In deze zaak gaat het om een hoger beroep van belanghebbende tegen de uitspraak van de Rechtbank Den Haag, waarin een naheffingsaanslag parkeerbelasting is opgelegd door de Heffingsambtenaar van de gemeente Noordwijk. De naheffingsaanslag bedraagt € 67,50, bestaande uit € 1 aan parkeerbelasting en € 66,50 aan kosten. De Heffingsambtenaar heeft het bezwaar van belanghebbende ongegrond verklaard, waarna belanghebbende beroep heeft ingesteld bij de Rechtbank. De Rechtbank heeft het beroep ongegrond verklaard, wat heeft geleid tot het hoger beroep bij het Gerechtshof Den Haag.

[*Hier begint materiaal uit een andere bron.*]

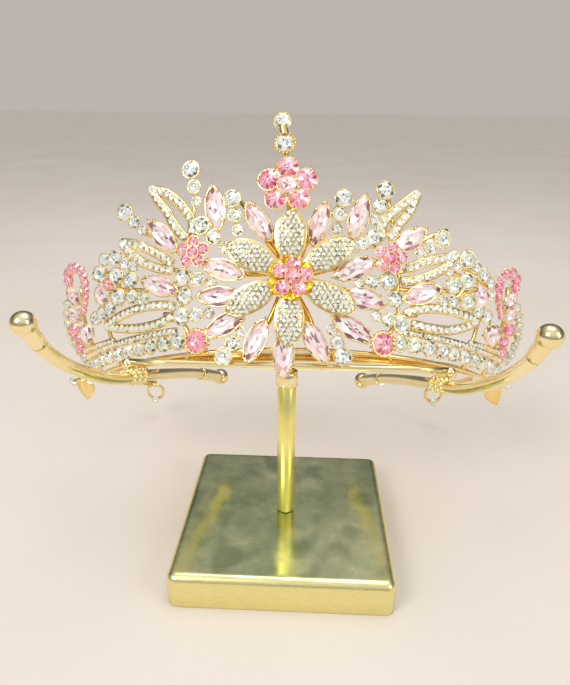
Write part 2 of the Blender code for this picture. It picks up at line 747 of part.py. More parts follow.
def build_single_stones(parts, helpers, gold_pink, clear):
    """The two big pink stones and the two of the finial."""
    for name, u, v in CHATONS:
        item = cut_stone("chaton_" + name, crest_matrix(u, v, STONE_DEPTH), CHATON_RADIUS, parts, 12)
        finish(item, gold_pink, smooth=False)
    lower = crest_matrix(*FINIAL_LOWER, STONE_DEPTH)
    collar = disc("collar", lower, 3.6, 0.0, PLATE_THICKNESS, helpers, 12)
    fuse("finial_lower", [collar, cut_stone("stone", lower, 2.9, helpers, 10)], parts, clear)
    top = crest_matrix(*FINIAL_TOP, STONE_DEPTH)
    neck = crest_wire("neck", [(-2.3, FINIAL_LOWER[1] + 4.0), FINIAL_TOP], 1.2, 1.25, helpers)
    fuse("finial_top", [neck, cut_stone("stone", top, 3.0, helpers, 10)], parts, clear)


def side_place(point, sign):
    """A point given for the left side, moved to the right one where sign is 1."""
    u, v = point
    if sign < 0:
        return u, v
    return -u + HOOK_RIGHT_SHIFT[0], v + HOOK_RIGHT_SHIFT[1]


def build_sides(parts, helpers, clear, pink):
    """The hook and the cluster of stones at each side."""
    for side, sign in (("left", -1), ("right", 1)):
        route = [side_place(point, sign) for point in HOOK_STEM]
        pieces = [crest_wire("cane", route, 0.8, 0.85, helpers, bevel_resolution=0)]
        for u, v in route:
            place = crest_matrix(u, v, STONE_DEPTH)
            pieces.append(cut_stone("stone", place, SMALL, helpers, cupped=False))
        fuse("hook_" + side, pieces, parts, pink)
        chain = [side_place(point, sign) for point in SIDE_CHAIN]
        pieces = [crest_wire("chain", chain, 0.6, STEM_DEPTH, helpers, bevel_resolution=0)]
        for (u, v), radius in zip(chain, SIDE_CHAIN_RADII):
            place = crest_matrix(u, v, STONE_DEPTH)
            pieces.append(cut_stone("stone", place, radius, helpers, cupped=False))
        linked = []
        for place, outer_u, outer_v, inner_u, inner_v in SIDE_SPRAYS:
            if place == side:
                pieces += spray_pieces((outer_u, outer_v), (inner_u, inner_v), helpers)
                linked.append((outer_u, outer_v))
        linked.append(chain[0])
        pieces.append(crest_wire("link", linked, 0.5, STEM_DEPTH, helpers, bevel_resolution=0))
        fuse("cluster_" + side, pieces, parts, clear)


def main():
    """Build the stand, then the tiara from its frame outward."""
    parts, helpers = clear_scene()
    brass = make_material("brass", BRASS, 0.22, 1.0)
    gold = make_material("gold", GOLD, 0.18, 1.0)
    clear = make_material("clear_stones", CLEAR, 0.08, 0.0)
    pale = make_material("pale_pink_stones", PALE_PINK, 0.08, 0.0)
    pink = make_material("pink_stones", PINK, 0.12, 0.0)
    build_base(parts, brass)
    build_post(parts, brass)
    build_crossbar(parts, helpers, brass)
    build_arm(-1, "stand_arm_left", parts, helpers, brass)
    build_arm(1, "stand_arm_right", parts, helpers, brass)
    build_frame(parts, helpers, gold)
    build_petals(parts, clear)
    build_flower("flower_heart", FLOWER_CENTRE, HEART_DEPTH, 2.0, 4.7, 75, parts, helpers, pink)
    build_flower("top_flower", TOP_FLOWER, FLOWER_DEPTH, 3.3, 6.3, 90, parts, helpers, pink)
    for name, u, v in SMALL_FLOWERS:
        build_flower("pink_flower_" + name, (u, v), FLOWER_DEPTH, 1.7, 3.6, 90, parts, helpers, pink)
    build_marquises(parts, pale)
    build_stems(parts, helpers, clear)
    build_halos(parts, helpers, clear)
    build_leaves(parts, helpers, clear)
    build_rows(parts, helpers, clear)
    build_single_stones(parts, helpers, pink, clear)
    build_sides(parts, helpers, clear, pink)


main()
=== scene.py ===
"""The looks of a jewelled tiara on its plain brass display stand.

Everything is in metres with +Z up, in the same frame as the solids. The tiara faces -Y. Its
crest is laid out in crest coordinates, in millimetres: u along its lower edge, positive to +X,
v up the crest and d out of its face.
"""

import logging
import math
from dataclasses import dataclass, field
from enum import Enum

import bpy
import numpy as np
from mathutils import Matrix, Vector

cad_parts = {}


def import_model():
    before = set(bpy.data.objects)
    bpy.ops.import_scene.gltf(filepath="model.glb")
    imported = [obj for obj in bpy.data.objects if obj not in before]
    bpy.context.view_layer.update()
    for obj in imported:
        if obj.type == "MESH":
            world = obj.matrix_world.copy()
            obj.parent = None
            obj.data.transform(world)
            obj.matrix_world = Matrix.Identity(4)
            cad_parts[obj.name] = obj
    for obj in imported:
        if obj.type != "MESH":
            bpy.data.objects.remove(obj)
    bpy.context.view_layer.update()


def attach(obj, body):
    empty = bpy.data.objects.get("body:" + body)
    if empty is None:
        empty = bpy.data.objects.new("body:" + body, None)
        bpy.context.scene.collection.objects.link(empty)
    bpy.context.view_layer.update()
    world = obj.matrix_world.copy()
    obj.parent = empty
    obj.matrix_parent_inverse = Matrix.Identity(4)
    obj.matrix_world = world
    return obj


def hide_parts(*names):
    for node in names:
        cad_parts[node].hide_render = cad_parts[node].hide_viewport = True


LOG = logging.getLogger("tiara")
MM = 0.001
BODY = "root"
SEED = 17
EYE = (6.09, -169.9, 143.3)
AIM = (0.0, 0.02, 0.07)
UP = np.array([0.0, 0.0, 1.0])
BACK = np.array([0.0, 1.0, 0.0])
SIDES = (("left", -1.0), ("right", 1.0))
PER_FACE = ("counts", "slots", "painted_facet_lights", "tints", "smooth")
Array = np.ndarray
Colour = tuple[float, float, float]
Socket = bpy.types.NodeSocket
Material = bpy.types.Material


def unit(vectors: Array) -> Array:
    """Scale vectors to length one along their last axis."""
    return vectors / np.linalg.norm(vectors, axis=-1, keepdims=True)


def added(name: str, data: bpy.types.ID) -> bpy.types.Object:
    """Make an object that holds the data, linked to the scene."""
    item = bpy.data.objects.new(name, data)
    bpy.context.scene.collection.objects.link(item)
    return item


# Meshes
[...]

De kern van het geschil betreft de vraag of de kosten die in rekening zijn gebracht bij de naheffingsaanslag terecht zijn vastgesteld. Belanghebbende betwist dat de kostenraming voldoet aan de wettelijke eisen en stelt dat bepaalde kosten niet toerekenbaar zijn aan de inning van niet-betaalde parkeerbelasting. Het Gerechtshof heeft vastgesteld dat de kostenraming voldoet aan de gestelde eisen en dat de Heffingsambtenaar aannemelijk heeft gemaakt dat de betwiste kostenposten meer dan zijdelings verband houden met de inning van de parkeerbelastingen.
Het Gerechtshof heeft de uitspraak van de Rechtbank bevestigd en geoordeeld dat de naheffingsaanslag terecht is opgelegd. Er is geen aanleiding voor een proceskostenveroordeling. De uitspraak is openbaar gemaakt op 9 januari 2025.